** start RECORDED DATA **

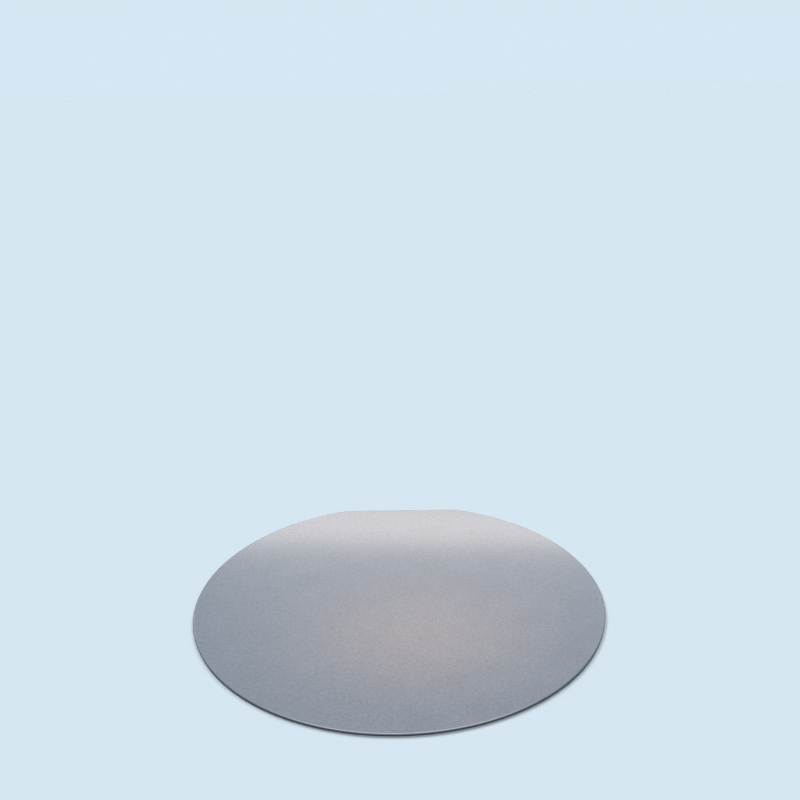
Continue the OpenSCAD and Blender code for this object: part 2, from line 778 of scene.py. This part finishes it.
@dataclass
class Studio:
    """A pale floor that meets a pale backdrop, and soft lamps.

    Attributes:
        backdrop: The colour of the floor and the backdrop.
        fill: What the world adds to a white surface, where 1 is white.
        floor_size: Half the floor's side, in millimetres.
        floor_drop: How far under the wafer the floor lies, in millimetres.
        lamps: The lamps. The levels of the fill and the far lamps add up to 1.
    """

    backdrop: Colour = (0.67, 0.80, 0.90)
    fill: float = 0.14
    floor_size: float = 5000.0
    floor_drop: float = 0.01
    lamps: tuple[StripLamp | FarLamp, ...] = (
        StripLamp("rear_strip", place=(3.0, 25.6, 500.0), size=(400.0, 35.0), glow=1.94),
        StripLamp(
            "warm_strip",
            place=(0.5, 35.6, 500.0),
            size=(310.0, 105.0),
            glow=0.83,
            colour=(1.0, 0.58, 0.33),
            fade=(1.0, 1.0),
        ),
        StripLamp(
            "left_strip", place=(-55.0, 20.5, 500.0), size=(480.0, 60.0), glow=1.6, fade=(0.6, 0.1)
        ),
        StripLamp(
            "right_strip", place=(55.0, 20.5, 500.0), size=(480.0, 60.0), glow=1.6, fade=(0.6, 0.1)
        ),
        StripLamp(
            "back_strip", place=(135.0, 11.5, 500.0), size=(480.0, 50.0), glow=0.9, fade=(0.6, 0.1)
        ),
        FarLamp(
            "top_lamp", place=(0.0, 90.0, 1000.0), spread=60.0, level=0.26, colour=(1.0, 0.98, 0.95)
        ),
        FarLamp(
            "left_key", place=(-35.0, 27.0, 1000.0), spread=20.0, level=0.36, seen_in_gloss=False
        ),
        FarLamp(
            "right_key", place=(20.0, 27.0, 1000.0), spread=20.0, level=0.24, seen_in_gloss=False
        ),
    )

    def lay_floor(self) -> bpy.types.Object:
        """Lays the floor.

        Returns:
            The floor's object.
        """
        mesh = bmesh.new()
        bmesh.ops.create_grid(
            mesh,
            x_segments=1,
            y_segments=1,
            size=self.floor_size * METRES_PER_MM,
            matrix=Matrix.Translation((0.0, 0.0, -self.floor_drop * METRES_PER_MM)),
        )
        data = bpy.data.meshes.new("floor")
        mesh.to_mesh(data)
        mesh.free()
        floor = bpy.data.objects.new("floor", data)
        bpy.context.scene.collection.objects.link(floor)
        material = bpy.data.materials.new("pale_floor")
        material.use_nodes = True
        wiring = Wiring(material.node_tree)
        surface = wiring.node("ShaderNodeBsdfDiffuse", {"Color": (*self.backdrop, 1.0)})
        wiring.node("ShaderNodeOutputMaterial", {"Surface": surface.outputs["BSDF"]})
        data.materials.append(material)
        return floor

    def hang_backdrop(self) -> None:
        """Sets a world that fills the shadows, and that camera and gloss see as the backdrop."""
        world = bpy.data.worlds.new("studio")
        world.use_nodes = True
        wiring = Wiring(world.node_tree)
        path = wiring.node("ShaderNodeLightPath").outputs
        glossy = wiring.maths("MAXIMUM", path["Is Glossy Ray"], path["Is Transmission Ray"])
        seen = wiring.maths("MAXIMUM", path["Is Camera Ray"], glossy)
        fill = wiring.node(
            "ShaderNodeBackground", {"Color": (*WHITE, 1.0), "Strength": self.fill}
        )
        backdrop = wiring.node("ShaderNodeBackground", {"Color": (*self.backdrop, 1.0)})
        mixed = wiring.node(
            "ShaderNodeMixShader",
            {0: seen, 1: fill.outputs["Background"], 2: backdrop.outputs["Background"]},
        )
        wiring.node("ShaderNodeOutputWorld", {"Surface": mixed.outputs["Shader"]})
        bpy.context.scene.world = world

    def build(self) -> bpy.types.Object:
        """Sets up the studio.

        Returns:
            The floor's object.
        """
        self.hang_backdrop()
        for lamp in self.lamps:
            lamp.build()
        return self.lay_floor()


@dataclass
class Viewpoint:
    """The camera.

    Attributes:
        place: Where it stands, in millimetres.
        aim: The point it looks at, in millimetres.
        roll: How far it is turned clockwise about its own axis, in degrees.
        lens: The focal length, in millimetres.
        sensor: The width of the sensor, in millimetres.
        clip: The nearest and the farthest that it sees, in millimetres.
    """

    place: Place = (5.14, -196.54, 123.16)
    aim: Place = (-1.47, 144.73, 0.0)
    roll: float = 1.23
    lens: float = 41.15
    sensor: float = 36.0
    clip: Pair = (10.0, 20000.0)

    def build(self) -> bpy.types.Object:
        """Sets up the camera and makes it the scene's own.

        Returns:
            The camera's object.
        """
        data = bpy.data.cameras.new("camera")
        data.lens = self.lens
        data.sensor_width = self.sensor
        data.clip_start, data.clip_end = (distance * METRES_PER_MM for distance in self.clip)
        camera = bpy.data.objects.new("camera", data)
        place = Vector(self.place) * METRES_PER_MM
        aim = Vector(self.aim) * METRES_PER_MM
        level = (aim - place).to_track_quat("-Z", "Y")
        camera.location = place
        camera.rotation_mode = "QUATERNION"
        camera.rotation_quaternion = level @ Quaternion(UP, math.radians(-self.roll))
        bpy.context.scene.collection.objects.link(camera)
        bpy.context.scene.camera = camera
        return camera


def main() -> None:
    """Builds the wafer round its frame, then the studio and the camera."""
    logging.basicConfig(level=logging.INFO, format="%(name)s: %(message)s")
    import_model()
    scene = bpy.context.scene
    scene.view_settings.view_transform = "Standard"

    plan = SiliconWafer()
    wafer = plan.build()
    plan.dress(wafer)
    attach(wafer, "root")
    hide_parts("wafer")
    LOG.info("%s: %d faces", wafer.name, len(wafer.data.polygons))

    floor = Studio().build()
    LOG.info("%s: %d faces", floor.name, len(floor.data.polygons))
    camera = Viewpoint().build()
    LOG.info("%s: lens of %.1f mm", camera.name, camera.data.lens)


if __name__ == "__main__":
    main()
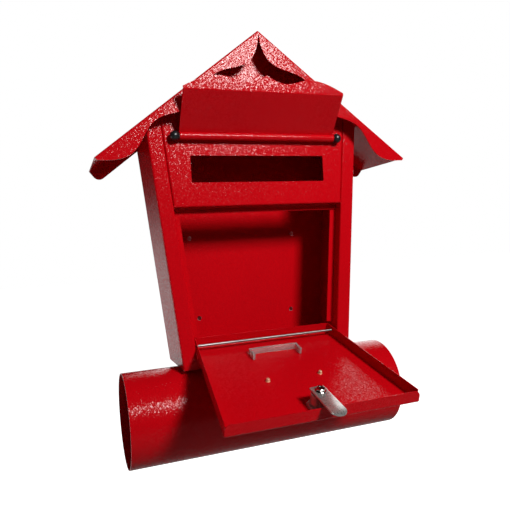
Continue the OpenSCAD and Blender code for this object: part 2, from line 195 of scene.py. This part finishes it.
def powder_coat(name, red, grain):
    """Fine-texture red powder coat: an even colour whose small grains break up a highlight."""
    grain_scale, grain_tilt, dust_height = 1000.0, 0.185, 0.00012
    paint = new_paint(name)
    cloud = paint.noise(9, 3)
    dust = paint.noise(900, 2)
    darker = tuple(0.94 * c for c in red)
    colour = paint.blend(paint.spread(cloud, 0.35, 0.65), darker, red)
    grains = paint.node(
        "ShaderNodeTexVoronoi", {}, {"Vector": paint.places(), "Scale": grain_scale}, out="Color")
    centred = paint.vector("SUBTRACT", grains, (0.5, 0.5, 0.5))
    tilt = paint.vector("MULTIPLY", centred, (grain_tilt * grain,) * 3)
    straight = paint.node("ShaderNodeNewGeometry", out="Normal")
    facet = paint.vector("NORMALIZE", paint.vector("ADD", tilt, straight))
    return paint.finish(
        Base_Color=colour, Roughness=paint.spread(dust, 0.3, 0.7, 0.13, 0.2),
        Normal=paint.bump(dust, 0.7, dust_height * grain, facet), IOR=1.45, Specular_IOR_Level=0.21)


def metal(name, colour, rough, scale=900, depth=0.00004, streak=(1, 1, 1), metallic=1.0):
    """Plated steel with fine marks, drawn out along one direction where streak is uneven."""
    paint = new_paint(name)
    marks = paint.noise(scale, 3, 0.6, streak)
    blotch = paint.noise(140, 2)
    darker = tuple(0.8 * c for c in colour)
    tint = paint.blend(paint.spread(blotch, 0.35, 0.65), darker, colour)
    return paint.finish(
        Base_Color=tint, Metallic=metallic,
        Roughness=paint.spread(marks, 0.3, 0.7, rough * 0.8, rough * 1.3),
        Normal=paint.bump(marks, 0.4, depth))


def moulded(name, colour, rough):
    """Glossy black plastic with a slightly uneven surface."""
    paint = new_paint(name)
    marks = paint.noise(600, 2)
    return paint.finish(
        Base_Color=colour, Roughness=paint.spread(marks, 0.3, 0.7, rough * 0.85, rough * 1.2),
        Normal=paint.bump(marks, 0.25, 0.00008))


def clear_plastic(name, tint):
    """Clear extruded plastic with faint lines along its length."""
    paint = new_paint(name)
    lines = paint.noise(500, 2, 0.5, (0.05, 1, 1))
    return paint.finish(
        Base_Color=tint, Roughness=paint.spread(lines, 0.3, 0.7, 0.04, 0.1),
        Transmission_Weight=0.8, IOR=1.49, Normal=paint.bump(lines, 0.3, 0.0001))


def at(x, y, z):
    """A point of the body drawing in millimetres, as metres in the part's frame."""
    return Vector((x, y - BODY_DEPTH, z - UPPER_HOLES)) / 1000


def drawn():
    """Places what is drawn in millimetres, with the body's front face at y = 0 and its underside at z = 0."""
    return Matrix.Translation(at(0, 0, 0)) @ Matrix.Scale(0.001, 4)


def on_door(z):
    """The open door's frame at a height of the door, as it is when shut."""
    turn = Matrix.Translation((0, ROD_Y, ROD_Z)) @ Matrix.Rotation(DOOR_OPEN, 4, "X")
    return drawn() @ turn @ Matrix.Translation((0, -ROD_Y, z - ROD_Z))


def on_cam():
    """The cam's frame, turned in the open door."""
    return on_door(LOCK_Z) @ Matrix.Rotation(CAM_TURN, 4, "Y")


def hexagon(flats, start=0.0):
    """Gives a radius limit that makes a turned form six-sided."""
    def limit(angle):
        off = (angle - start + math.pi / 6) % (math.pi / 3) - math.pi / 6
        return flats / 2 / math.cos(off)
    return limit


def turn_round(bm, profile, steps=64, limit=None, place=Matrix(), closed=False):
    """Turns a run of (depth, radius) points about the y axis; limit gives the most radius at an angle."""
    rings = []
    for depth, radius in profile:
        ring = []
        for index in range(steps if radius > 0 else 1):
            angle = 2 * math.pi * index / steps
            reach = min(radius, limit(angle)) if limit else radius
            point = Vector((reach * math.cos(angle), depth, reach * math.sin(angle)))
            ring.append(bm.verts.new(place @ point))
        rings.append(ring)
    pairs = list(zip(rings, rings[1:] + rings[:1])) if closed else list(zip(rings, rings[1:]))
    for one, two in pairs:
        for index in range(steps):
            after = (index + 1) % steps
            corners = [one[index % len(one)], one[after % len(one)],
                       two[after % len(two)], two[index % len(two)]]
            corners = list(dict.fromkeys(corners))
            if len(corners) > 2:
                bm.faces.new(corners)


def cut_plate(bm, outline, y0, y1):
    """Makes an outline in x and z solid from one depth to another."""
    front = [bm.verts.new((x, y0, z)) for x, z in outline]
    back = [bm.verts.new((x, y1, z)) for x, z in outline]
    bm.faces.new(front)
    bm.faces.new(back[::-1])
    for index in range(len(outline)):
        after = (index + 1) % len(outline)
        bm.faces.new((front[after], front[index], back[index], back[after]))


def ease_edges(bm, width):
    """Rounds every sharp edge of a mesh."""
    least = 40
    bmesh.ops.recalc_face_normals(bm, faces=bm.faces)
    sharp = [e for e in bm.edges if len(e.link_faces) == 2 and math.degrees(e.calc_face_angle(0)) > least]
    bmesh.ops.bevel(bm, geom=sharp, offset=width, segments=2, profile=0.5, affect="EDGES")


def fit_piece(name, bm, place, body, slot, material, *stands_for):
    """Turns a mesh into a piece of the part that rides on a body."""
    bmesh.ops.recalc_face_normals(bm, faces=bm.faces)
    bm.transform(place)
    mesh = bpy.data.meshes.new(name)
    bm.to_mesh(mesh)
    bm.free()
    mesh.shade_smooth()
    mesh.set_sharp_from_angle(angle=math.radians(32))
    mesh.materials.append(material)
    piece = bpy.data.objects.new(name, mesh)
    bpy.context.scene.collection.objects.link(piece)
    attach(piece, body)
    if stands_for:
        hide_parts(*stands_for)


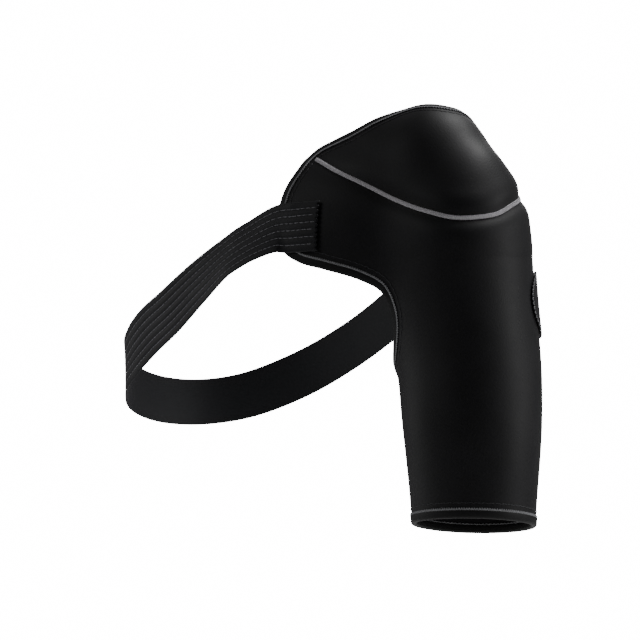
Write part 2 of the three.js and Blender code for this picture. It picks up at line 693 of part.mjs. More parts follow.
add("sleeve_panel", fromManifold(sleevePanel), 0x17171a, 0.85);
add("cap_panel", fromManifold(capPanel), 0x17171a, 0.85);
add("open_edge_binding", alongEdge(openLoop, bindingOutline()), 0x101013, 0.8);
add("hem_binding", alongEdge(hemLoop, bindingOutline()), 0x101013, 0.8);
add("cap_seam", fromManifold(seamBand), 0x9a9a9e, 0.7);
add("chest_strap", strapGeometry(), 0x1d1d22, 0.75);
add("strap_hook_pad", padGeometry(), 0x0d0d0f, 0.9);
add("closing_tab", tabGeometry(), 0x17171a, 0.85);

export default brace;
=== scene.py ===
import math

import bmesh
import bpy
import numpy as np
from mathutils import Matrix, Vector
from mathutils.kdtree import KDTree


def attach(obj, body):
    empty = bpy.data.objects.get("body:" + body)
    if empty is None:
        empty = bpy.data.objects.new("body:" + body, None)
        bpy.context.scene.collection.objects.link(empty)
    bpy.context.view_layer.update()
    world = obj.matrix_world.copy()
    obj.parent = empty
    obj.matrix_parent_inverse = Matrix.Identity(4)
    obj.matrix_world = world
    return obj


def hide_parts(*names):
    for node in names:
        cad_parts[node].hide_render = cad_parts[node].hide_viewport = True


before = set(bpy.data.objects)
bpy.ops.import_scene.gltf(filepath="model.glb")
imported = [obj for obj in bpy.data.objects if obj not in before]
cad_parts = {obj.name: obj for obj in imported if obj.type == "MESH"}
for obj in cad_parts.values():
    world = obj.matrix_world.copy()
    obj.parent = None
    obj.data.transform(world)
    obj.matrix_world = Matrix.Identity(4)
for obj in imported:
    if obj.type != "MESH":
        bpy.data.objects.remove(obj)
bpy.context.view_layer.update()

# The camera stands level with the sleeve, in front of the brace and to its outer side,
# far enough away for a long lens, as in a studio.
camera = bpy.data.objects.new("camera", bpy.data.cameras.new("camera"))
camera.data.lens = 160.65
camera.data.sensor_width = 36
camera.location = (1.6198, -1.7743, -0.1748)
look_at = Vector((-0.07725, -0.07725, -0.1748))
camera.rotation_euler = (look_at - camera.location).to_track_quat("-Z", "Y").to_euler()
bpy.context.scene.collection.objects.link(camera)
bpy.context.scene.camera = camera

# The sleeve panel is 3 mm neoprene foam with knitted nylon jersey on both faces. One cut
# piece makes the sleeve and both wings. It is stretched over the shoulder's own form,
# which is given here as rounded masses that run into each other, and a tube below them.
MM = 0.001
WALL = 3
SLEEVE_DROP = 343
HEM_RISE = 9.6
HEM_TURN = math.radians(53)
SLEEVE_BORE = 110
ARMPIT_DROP = 214
SHOULDER_DEPTH = 126
WING_REACH = 102
WING_DEPTH = 96
BLEND = 16
SLEEVE_ROWS = 84
YOKE_ROWS = 110
COLUMNS = 240
ARMPIT_COLUMNS = 40
EDGE_SAMPLES = 100
LINE_SAMPLES = 60

# out, back, down, half width, half depth, half height
MASSES = [
    (-0.032, 0.009, 0.615, 0.195, 0.22, 0.386),  # point of the shoulder
    (0.226, 0.027, 0.567, 0.285, 0.343, 0.356),  # bulge on the outside
    (-0.885, 0.133, 0.039, 0.243, 0.391, 0.161),  # ridge at the collar
    (-1.0, -0.2, 0.589, 0.82, 0.556, 0.452),  # front
    (-0.9, 0.36, 0.589, 0.76, 0.42, 0.46),  # rear
    (-0.112, 0.001, 0.221, 0.238, 0.276, 0.218),  # crown over the joint
    (-0.469, -0.164, 0.262, 0.22, 0.192, 0.197),  # saddle between the crown and the ridge
]
# down, out, back, radius
TUBE = [
    (0.36, 0.0, 0.02, 0.422),
    (0.57, 0.21, 0.0, 0.467),
    (0.75, 0.277, -0.05, 0.495),
    (1.0, 0.342, -0.11, 0.438),
    (1.12, 0.37, -0.13, 0.42),
]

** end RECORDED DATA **

TASK GOAL:
Exactly as they stand, set down the lines from the top of the data through the line with "and soft lamps.".

THE REPLY:
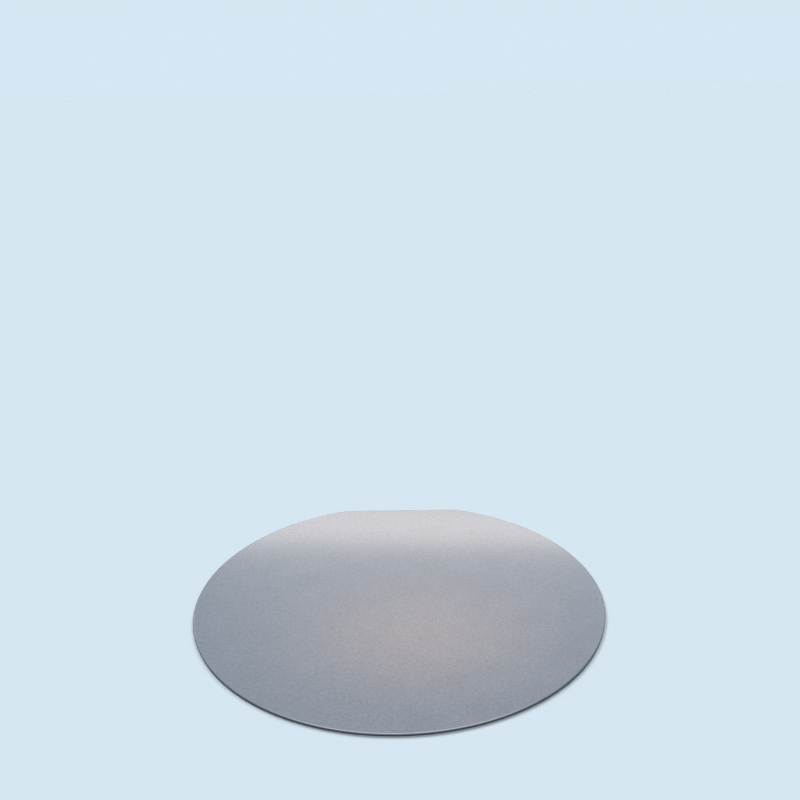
Continue the OpenSCAD and Blender code for this object: part 2, from line 778 of scene.py. This part finishes it.
@dataclass
class Studio:
    """A pale floor that meets a pale backdrop, and soft lamps.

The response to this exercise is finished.